Из множества очевидных и неочевидных доказательств этого тезиса назову лишь одно, наиболее уместное в данном контексте: бум экранизаций в российском и мировом кинематографе, который только набирает силу и энергию. Мастера кино, будто испытывая кислородное голодание (ибо огромен дефицит умных и интересных оригинальных сценариев), обращаются к литературной классике как к спасительному и живительному источнику: призывы снимать фильмы по оригинальным сценариям и не трогать великую литературу мало кого убеждают, и каждый год можно видеть новую кинокартину то по Шекспиру, то по Тургеневу, то по Конану Дойлю, то по Чехову.
Хочется обратить внимание и на то, как бережно и любовно относятся к своей классике, например, британские кинематографисты. Для лучших британских режиссеров, когда речь заходит об экранизации их национального литературного достояния – произведений Уильяма Шекспира, Сэмюэля Ричардсона, Джейн Остин, Чарльза Диккенса, Вильяма Теккерея, Шарлотты и Эмилии Бронте, Элизабет Гаскел, Джона Голсуорси, Артура Конана Дойля, Джона Ле Карре, Джоан Роуллинг и других знаменитостей – вопрос, можно ли «употреблять» такую литературу только как «повод», как «подсветку» для своих фантазий, вообще не стоúт. Стоúт, как правило, задача экранизировать родную литературу со всей тщательностью, с полной верой в ее красоту и интерес к ней читателей всего мира. И каждая эпоха дает новые версии картин по английским романам, каждая из которых достойна серьезного разговора (другой вопрос, как относятся британские кинематографисты к зарубежной классике, будь то французский роман в прозе или русский роман в стихах: в этом случае они позволяют себе большие и неоправданные скидки).
Не слишком ошибусь, если скажу, что для оперативного рецензента экранизаций центральным будет вопрос качества экранного зрелища в ракурсе и в категориях киноискусства, что совершенно естественно и справедливо. Но для литературоцентричного исследователя центральным будет другой вопрос: чтó дает новая экранизация для понимания литературного оригинала, расширяет она или сужает его содержание, честно ли работает с его смыслами и образами?
И, конечно, литературоцентричный исследователь кинематографа не может обойти молчанием самые острые, самые спорные вопросы: экранизация литературы – это игра по правилам или это игра без правил? Экранизируя классическое литературное произведение, можно с ним проделывать все что угодно, или есть границы, пределы допустимого? Как решается старинный вопрос об оправданности интерпретаций?
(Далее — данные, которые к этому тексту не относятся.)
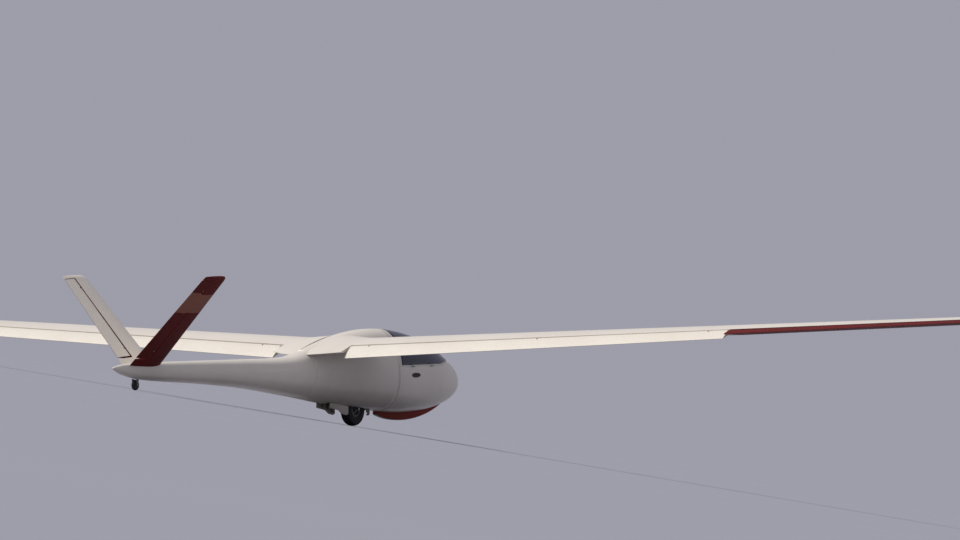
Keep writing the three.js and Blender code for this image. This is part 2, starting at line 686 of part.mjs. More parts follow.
// Wheels turn about the airframe's Y axis; the profile is [radius, y]
function turned(profile, wheel, sides) {
  const points = profile.map(([radius, y]) => new THREE.Vector2(radius, y));
  const geometry = new THREE.LatheGeometry([...points, points[0]], sides);
  return solidOf(geometry).translate([-wheel.station, 0, wheel.z]);
}

function tyreProfile({ radius, width, rim }) {
  const half = width / 2;
  const crown = radius - half * 0.55;
  const arc = [-60, -25, 0, 25, 60].map((degrees) => {
    const a = THREE.MathUtils.degToRad(degrees);
    return [crown + half * 0.55 * Math.cos(a), half * 0.98 * Math.sin(a)];
  });
  return [[rim + GAP, -half * 0.72], [rim + (radius - rim) * 0.45, -half], ...arc, [rim + (radius - rim) * 0.45, half], [rim + GAP, half * 0.72]];
}

function hubProfile({ width, rim, bore }) {
  const half = width / 2;
  return [
    [bore, -half * 0.8],
    [bore + 20 * (rim / 92), -half * 0.8],
    [bore + 24 * (rim / 92), -half * 0.3],
    [rim * 0.78, -half * 0.3],
    [rim * 0.8, -half * 0.68],
    [rim, -half * 0.7],
    [rim, half * 0.7],
    [rim * 0.8, half * 0.68],
    [rim * 0.78, half * 0.3],
    [bore + 24 * (rim / 92), half * 0.3],
    [bore + 20 * (rim / 92), half * 0.8],
    [bore, half * 0.8],
  ];
}

function buildWheel(prefix, wheel, sides) {
  addPart(`${prefix}_hub`, turned(hubProfile(wheel), wheel, sides), metal);
  addPart(`${prefix}_tyre`, turned(tyreProfile(wheel), wheel, sides), rubber);
}

function buildGear() {
  buildWheel("main", MAIN_WHEEL, 32);
  buildWheel("tail", TAIL_WHEEL, 24);
  const cheek = (wheel, top, halfTop, halfFoot, y, thick) =>
    sidePlate(
      [
        [wheel.station - halfTop, top],
        [wheel.station + halfTop, top],
        [wheel.station + halfFoot, wheel.z - halfFoot * 0.6],
        [wheel.station + halfFoot * 0.4, wheel.z - halfFoot],
        [wheel.station - halfFoot * 0.4, wheel.z - halfFoot],
        [wheel.station - halfFoot, wheel.z - halfFoot * 0.6],
      ],
      Math.min(y, y + thick),
      Math.max(y, y + thick),
    );
  const main = MAIN_WHEEL;
  const mainAxle = rod(at(main.station, -76, main.z), at(main.station, 76, main.z), main.axle, 16);
  const crossbar = box(main.station - 60, main.station + 60, -76, 76, WELL.roof - 12, WELL.roof - GAP);
  const mainCheeks = [1, -1].map((side) => cheek(main, WELL.roof - GAP, 60, 24, side * 68, side * 8));
  addPart("main_fork", joined([mainAxle, crossbar, ...mainCheeks]), metal);
  for (const [name, side] of [["left_gear_door", 1], ["right_gear_door", -1]]) {
    const edges = [WELL.halfWidth - GAP, WELL.halfWidth - GAP - GEAR_DOOR.thickness].map((y) => side * y);
    addPart(name, sidePlate(GEAR_DOOR.outline, Math.min(...edges), Math.max(...edges)), white);
  }
  const tail = TAIL_WHEEL;
  const tailAxle = rod(at(tail.station, -29, tail.z), at(tail.station, 29, tail.z), tail.axle, 12);
  const tailCheeks = [1, -1].map((side) => cheek(tail, -120, 42, 12, side * 25, side * 4));
  addPart("tail_fork", joined([tailAxle, ...tailCheeks.map((plate) => plate.subtract(outside))]), metal);
}

buildFuselage();
buildBelly();
buildCockpit();
for (const [hand, side] of [["left", 1], ["right", -1]]) {
  buildWing(hand, side);
  buildTail(hand, side);
}
buildGear();

// Sets the airframe down on three feet: finds the plane through their lowest points and levels it, until it rests
function setDown(group, feet) {
  const down = new THREE.Vector3(0, 0, -1);
  const vertex = new THREE.Vector3();
  const lowest = (mesh) => {
    const spots = mesh.geometry.attributes.position;
    const found = new THREE.Vector3(0, 0, Infinity);
    for (let i = 0; i < spots.count; i++) {
      vertex.fromBufferAttribute(spots, i).applyMatrix4(mesh.matrixWorld);
      if (vertex.z < found.z) found.copy(vertex);
    }
    return found;
  };
  for (let round = 0; round < 12; round++) {
    group.updateMatrixWorld(true);
    const [a, b, c] = feet.map((name) => lowest(group.getObjectByName(name)));
    const normal = b.sub(a).cross(c.sub(a)).normalize();
    if (normal.z > 0) normal.negate();
    group.applyQuaternion(new THREE.Quaternion().setFromUnitVectors(normal, down));
  }
  group.updateMatrixWorld(true);
  const bounds = new THREE.Box3().setFromObject(group, true);
  const centre = bounds.getCenter(new THREE.Vector3());
  group.position.sub(new THREE.Vector3(centre.x, centre.y, bounds.min.z));
}

setDown(airframe, ["main_tyre", "tail_tyre", "left_tip_skid"]);
const sailplane = new THREE.Group();
sailplane.add(airframe);

export default sailplane;
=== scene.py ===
"""Dresses a parked single-seat V-tailed sailplane: metal skins, tinted canopy, cockpit and wheels.

Places on the aircraft are given in its own axes, in millimetres: station aft of the nose, y to the left
and z up from the top line of the tail boom. One matrix, worked out from the two wheels, puts them in the
row frame.
"""
import itertools
import json
import math

import bmesh
import bpy
import numpy as np
from mathutils import Matrix, Vector
from mathutils.bvhtree import BVHTree


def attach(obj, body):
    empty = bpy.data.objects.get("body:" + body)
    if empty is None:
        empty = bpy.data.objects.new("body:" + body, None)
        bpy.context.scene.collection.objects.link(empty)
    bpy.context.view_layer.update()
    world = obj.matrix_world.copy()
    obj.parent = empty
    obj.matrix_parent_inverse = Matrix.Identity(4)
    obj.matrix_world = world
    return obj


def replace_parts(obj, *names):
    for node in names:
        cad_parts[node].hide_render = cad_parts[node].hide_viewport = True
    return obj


bl_info = {
    "name": "Parked V-tail sailplane",
    "version": (1, 0, 0),
    "blender": (4, 5, 0),
    "location": "View3D > Sidebar > Sailplane",
    "description": "Builds the visible pieces of a parked single-seat sailplane over its solid frame",
    "category": "Add Mesh",
}

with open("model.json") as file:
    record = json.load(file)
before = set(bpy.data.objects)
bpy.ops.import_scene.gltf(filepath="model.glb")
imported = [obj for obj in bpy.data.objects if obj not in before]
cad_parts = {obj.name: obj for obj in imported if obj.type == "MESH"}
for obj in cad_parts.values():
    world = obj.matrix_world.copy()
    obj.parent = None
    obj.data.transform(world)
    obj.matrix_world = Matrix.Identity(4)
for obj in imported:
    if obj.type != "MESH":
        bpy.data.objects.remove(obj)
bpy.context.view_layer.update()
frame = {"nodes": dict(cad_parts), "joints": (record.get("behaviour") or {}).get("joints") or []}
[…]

Возгласы «руки прочь от нашей классики» – с одной стороны, и «Шекспир, Чехов, Толстой, Диккенс устарели, умерли, подвиньтесь-ка» – с другой стороны, раздавались весь ХХ век, с момента рождения кинематографа. Конечно, эти возгласы не смолкнут и в XXI веке. Кинематограф, который долго считал себя «важнейшим из всех искусств», необходимым народу, а главное, искусством современным и прогрессивным, имеющим самые большие права и полномочия, довольно рано начал, как уже было сказано, «осваивать» и «захватывать» великие произведениями литературы, относясь к ним порой как к полигонам для своих творческих экспериментов и как к удобному поводу для самовыражения19.
Литературоцентричный подход к экранизациям или театральным постановкам по литературной классике ничего общего не имеет с маниакально-буквалистским подходом: ни кино, ни театр, во-первых, не должны, а, во-вторых, просто не смогут перенести на экран или сцену литературное произведение буква в букву, реплика в реплику, пауза в паузу. Никакой, даже самый большой традиционалист, хотя бы немного разбирающийся в законах экрана и сцены, этого не ждет и этого не требует. Иначе компонуется текст, по-другому оформляются сюжетные ходы, быстрее течет время, пружиннее звучат диалоги, словом – повествование повествованию рознь. И те, кто обвиняет литературоцентризм в таких вздорных ожиданиях, просто затемняют проблему.
Подход к визуальным искусствам с позиции литературоцентризма означает, что от создателей фильма или спектакля ждут прежде всего качественного прочтения текста, вчитывания и вдумывания в него. Такое прочтение ставит во главу угла стремление понять (или попытаться понять) замысел писателя. Грубая неправда, что замысел писателя – это terra incognita, как об этом порой говорится с «легкостью в мыслях»: «Замысел писателя известен только самому писателю и является его глубоко личной радостью, не более того»20. Каждый студент-филолог знает, что произведение писателя, как правило, окружено ценнейшими материалами из первых рук: дневниками, записными книжками, черновыми вариантами, письмами, комментариями автора к своему сочинению, авторскими же предисловиями и послесловиями. Было бы желание поработать, почитать, поисследовать: замысел писателя может быть если не разгадан, то снабжен надежными координатами.